**DATA PROVIDED:**
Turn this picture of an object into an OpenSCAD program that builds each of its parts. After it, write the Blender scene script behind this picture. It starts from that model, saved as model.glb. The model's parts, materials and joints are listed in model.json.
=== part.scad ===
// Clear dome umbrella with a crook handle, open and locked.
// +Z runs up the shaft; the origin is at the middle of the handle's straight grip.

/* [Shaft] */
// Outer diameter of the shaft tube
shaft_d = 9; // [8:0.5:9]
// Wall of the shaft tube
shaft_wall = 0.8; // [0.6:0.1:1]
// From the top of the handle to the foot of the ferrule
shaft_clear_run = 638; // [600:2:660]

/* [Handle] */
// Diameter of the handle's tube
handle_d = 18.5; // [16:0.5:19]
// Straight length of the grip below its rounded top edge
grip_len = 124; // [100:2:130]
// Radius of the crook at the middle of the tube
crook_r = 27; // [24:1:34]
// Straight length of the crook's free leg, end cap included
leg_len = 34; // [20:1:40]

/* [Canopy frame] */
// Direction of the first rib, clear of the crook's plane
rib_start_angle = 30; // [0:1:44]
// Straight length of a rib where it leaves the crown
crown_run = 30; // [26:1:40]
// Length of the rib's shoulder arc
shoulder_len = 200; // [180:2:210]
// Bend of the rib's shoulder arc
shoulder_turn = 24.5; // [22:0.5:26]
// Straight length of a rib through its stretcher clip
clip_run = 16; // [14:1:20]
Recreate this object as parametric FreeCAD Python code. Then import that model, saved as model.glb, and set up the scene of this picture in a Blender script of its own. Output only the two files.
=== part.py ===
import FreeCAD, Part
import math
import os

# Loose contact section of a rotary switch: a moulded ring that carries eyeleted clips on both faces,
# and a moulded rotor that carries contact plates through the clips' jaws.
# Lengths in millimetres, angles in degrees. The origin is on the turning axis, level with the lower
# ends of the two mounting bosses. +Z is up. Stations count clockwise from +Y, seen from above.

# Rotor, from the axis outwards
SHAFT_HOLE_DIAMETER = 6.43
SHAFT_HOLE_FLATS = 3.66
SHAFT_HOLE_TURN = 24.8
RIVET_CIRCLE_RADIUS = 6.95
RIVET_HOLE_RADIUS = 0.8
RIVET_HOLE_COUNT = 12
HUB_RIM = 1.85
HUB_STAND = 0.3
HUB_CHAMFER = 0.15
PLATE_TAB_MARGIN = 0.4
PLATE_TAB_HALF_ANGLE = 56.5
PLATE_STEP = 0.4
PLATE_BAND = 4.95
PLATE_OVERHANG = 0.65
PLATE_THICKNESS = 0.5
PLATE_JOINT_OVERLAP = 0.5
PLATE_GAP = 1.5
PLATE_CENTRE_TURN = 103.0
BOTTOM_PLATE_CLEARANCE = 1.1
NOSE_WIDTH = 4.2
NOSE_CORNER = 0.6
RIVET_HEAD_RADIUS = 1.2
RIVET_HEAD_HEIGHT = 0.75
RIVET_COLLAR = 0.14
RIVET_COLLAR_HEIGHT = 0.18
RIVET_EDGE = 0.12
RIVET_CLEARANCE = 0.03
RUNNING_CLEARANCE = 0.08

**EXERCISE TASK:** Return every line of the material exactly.

**RESPONSE TO THIS TASK:**
Turn this picture of an object into an OpenSCAD program that builds each of its parts. After it, write the Blender scene script behind this picture. It starts from that model, saved as model.glb. The model's parts, materials and joints are listed in model.json.
=== part.scad ===
// Clear dome umbrella with a crook handle, open and locked.
// +Z runs up the shaft; the origin is at the middle of the handle's straight grip.

/* [Shaft] */
// Outer diameter of the shaft tube
shaft_d = 9; // [8:0.5:9]
// Wall of the shaft tube
shaft_wall = 0.8; // [0.6:0.1:1]
// From the top of the handle to the foot of the ferrule
shaft_clear_run = 638; // [600:2:660]

/* [Handle] */
// Diameter of the handle's tube
handle_d = 18.5; // [16:0.5:19]
// Straight length of the grip below its rounded top edge
grip_len = 124; // [100:2:130]
// Radius of the crook at the middle of the tube
crook_r = 27; // [24:1:34]
// Straight length of the crook's free leg, end cap included
leg_len = 34; // [20:1:40]

/* [Canopy frame] */
// Direction of the first rib, clear of the crook's plane
rib_start_angle = 30; // [0:1:44]
// Straight length of a rib where it leaves the crown
crown_run = 30; // [26:1:40]
// Length of the rib's shoulder arc
shoulder_len = 200; // [180:2:210]
// Bend of the rib's shoulder arc
shoulder_turn = 24.5; // [22:0.5:26]
// Straight length of a rib through its stretcher clip
clip_run = 16; // [14:1:20]
Recreate this object as parametric FreeCAD Python code. Then import that model, saved as model.glb, and set up the scene of this picture in a Blender script of its own. Output only the two files.
=== part.py ===
import FreeCAD, Part
import math
import os

# Loose contact section of a rotary switch: a moulded ring that carries eyeleted clips on both faces,
# and a moulded rotor that carries contact plates through the clips' jaws.
# Lengths in millimetres, angles in degrees. The origin is on the turning axis, level with the lower
# ends of the two mounting bosses. +Z is up. Stations count clockwise from +Y, seen from above.

# Rotor, from the axis outwards
SHAFT_HOLE_DIAMETER = 6.43
SHAFT_HOLE_FLATS = 3.66
SHAFT_HOLE_TURN = 24.8
RIVET_CIRCLE_RADIUS = 6.95
RIVET_HOLE_RADIUS = 0.8
RIVET_HOLE_COUNT = 12
HUB_RIM = 1.85
HUB_STAND = 0.3
HUB_CHAMFER = 0.15
PLATE_TAB_MARGIN = 0.4
PLATE_TAB_HALF_ANGLE = 56.5
PLATE_STEP = 0.4
PLATE_BAND = 4.95
PLATE_OVERHANG = 0.65
PLATE_THICKNESS = 0.5
PLATE_JOINT_OVERLAP = 0.5
PLATE_GAP = 1.5
PLATE_CENTRE_TURN = 103.0
BOTTOM_PLATE_CLEARANCE = 1.1
NOSE_WIDTH = 4.2
NOSE_CORNER = 0.6
RIVET_HEAD_RADIUS = 1.2
RIVET_HEAD_HEIGHT = 0.75
RIVET_COLLAR = 0.14
RIVET_COLLAR_HEIGHT = 0.18
RIVET_EDGE = 0.12
RIVET_CLEARANCE = 0.03
RUNNING_CLEARANCE = 0.08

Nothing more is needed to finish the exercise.